So who won at the ANC policy conference?

Irregular; that was what I thought of finance minister Malusi Gigaba’s initial reactions in an interview with Reuters to Public Protector (PP) Busisiwe Mkhwebane’s mischievous proposals in June to change the mandate of the South African Reserve Bank (SARB): while defending the SARB’s independence, he was non-committal on whether the Treasury would join in a proposed legal action by the central bank against the PP. I was almost sure his difficulty in being his typical smooth self then was likely because he was privy to what is widely believed to be a grand scheme to make the SARB fall under the influence of his principal, Jacob Zuma, the South African president. My suspicion was confirmed not too long after when his deputy, Sfiso Buthelezi, unabashedly wondered, in a speech delivered in late June at the Gordon Institute of Business Science, a top South African business school, why the SARB should continue to have a 3-6 percent inflation target, set a long time ago when economic conditions were supposedly different. His arguments are nonsensical. Of course, the SARB did a robust rebuttal in its annual report released at about the same time, painstakingly explaining the economic rationale for its policies and how they help achieve precisely the goals its traducers were supposedly aiming for. Governor Lesetja Kganyago has gone even further: he wrote an editorial in a popular weekend newspaper recently, aptly titled: “Let’s base discussion of monetary policy on facts.” Mr Kganyago did not mince words: were the authorities to embark on an expansionary binge, the current recession might actually last for longer and even more painfully so.

Own the darn thing

At the recently concluded 6-day African National Congress (ANC) national policy conference, so-called “radical economic transformers” suggested it was time to nationalise the SARB. For sure, Mr Gigaba and his team at Treasury filed a suit in court challenging the PP’s proposals shortly after the news broke, joining an earlier one by the SARB. It made sense though, doesn’t it?
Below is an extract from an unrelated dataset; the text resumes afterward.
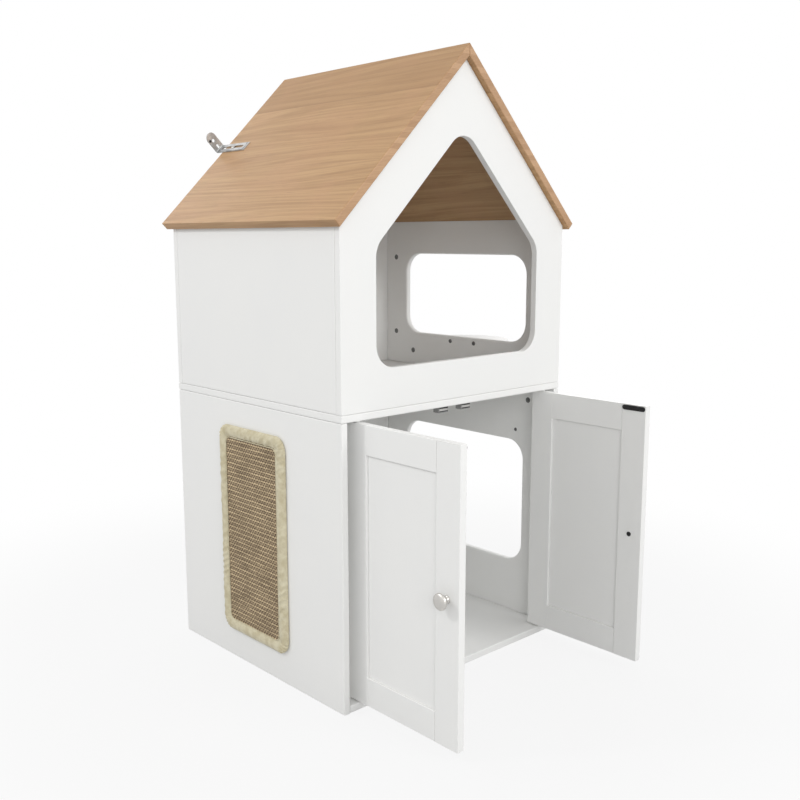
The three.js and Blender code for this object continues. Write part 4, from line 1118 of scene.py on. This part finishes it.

Why bother about the mandate when you could simply own the darn bank. Naturally, a typically hyper South African press (and tireless Zuma critics) was hard-pressed to argue against the logic around why the SARB should not continue to be in private hands. Of course, much of the suspicion around even such a common sense move revolves around the embattled Mr Zuma. Otherwise, and like I argued in an earlier column (“Who should decide a central bank’s mandate?”, 27 June 2017), it is an anomaly for the SARB to be privately owned. Most central banks are not. And those that still have private shareholders (like the US Fed) have such advanced and developed financial systems that it does not really matter in whose hands a central bank is in. More importantly, the Bank of England (BoE), which most central banks are modelled after, is publicly owned. And were one to rely on the BoE model even further, it might be pertinent to point out that until May 1997, the Chancellor of the Exchequer (finance minister) was the person who set interest rates, not the central bank governor. (Former Prime Minister Gordon Brown, who was chancellor at the time, has the unique distinction of transferring these powers to the BoE.) So on the face of it, the ANC is not doing anything untoward. But yes, those who worry that it might only be the beginning of likely increased meddling at the central bank (and other venerated institutions) are justified. To succumb to those fears would be short-sighted, however: Mr Zuma, his ilk and indeed his party would not be in power forever.

I’ve got the power

But Mr Zuma was not finished. He had other rabbits to pull from a hat. To ensure that Nkosazana Dlamini-Zuma, his ex-wife and frontrunner for the ANC presidency in elections scheduled for December, would have a place in government when he leaves office, he “accepted” the proposal of a dual deputy presidency by his home province, KwaZulu-Natal. How will it work? The candidate who loses the fight for the top job would automatically become a first deputy president, senior to the deputy presidential nominee of the successful presidential candidate, who then becomes a second deputy president. Some have interpreted this to mean Mr Zuma is not confident he has the delegates to guarantee victory for his favourite. During his remarks, the horror on the other leading contestant’s (Cyril Ramaphosa, the incumbent South African and ANC deputy president) face was a sight to behold. Of course, the proposals are simply just that: they would be debated at the branches and so on, before final adoption at the elective conference in December. It would probably be just a formality. A majority of the delegates and the bulk of the ANC system remains beholden to Mr Zuma, who though embattled, still retains tremendous powers to dish out patronage and harass erring cadres. That wasn’t all. Land expropriation without compensation was also proposed, with a caveat; only when it is “necessary and unavoidable”. The thorny issue of free higher education was also taken on: it would be free from next year, “subject to availability of funds”, of course. You guessed it. It was almost as if the ANC decided it would simply just do the key things in the ascendant ultra-leftist Economic Freedom Fighters (EFF) opposition party’s manifesto. Probably envisaging these, EFF leader, Julius Malema, has already begun to change tact, casting his net wider than Mr Zuma, who could be gone as early as December. Amidst all these are a very nervous investor community. My best advice to them would be to echo the words of former SARB governor Tito Mboweni two months ago: “It’s going to be dirty! The stakes are high, be careful.”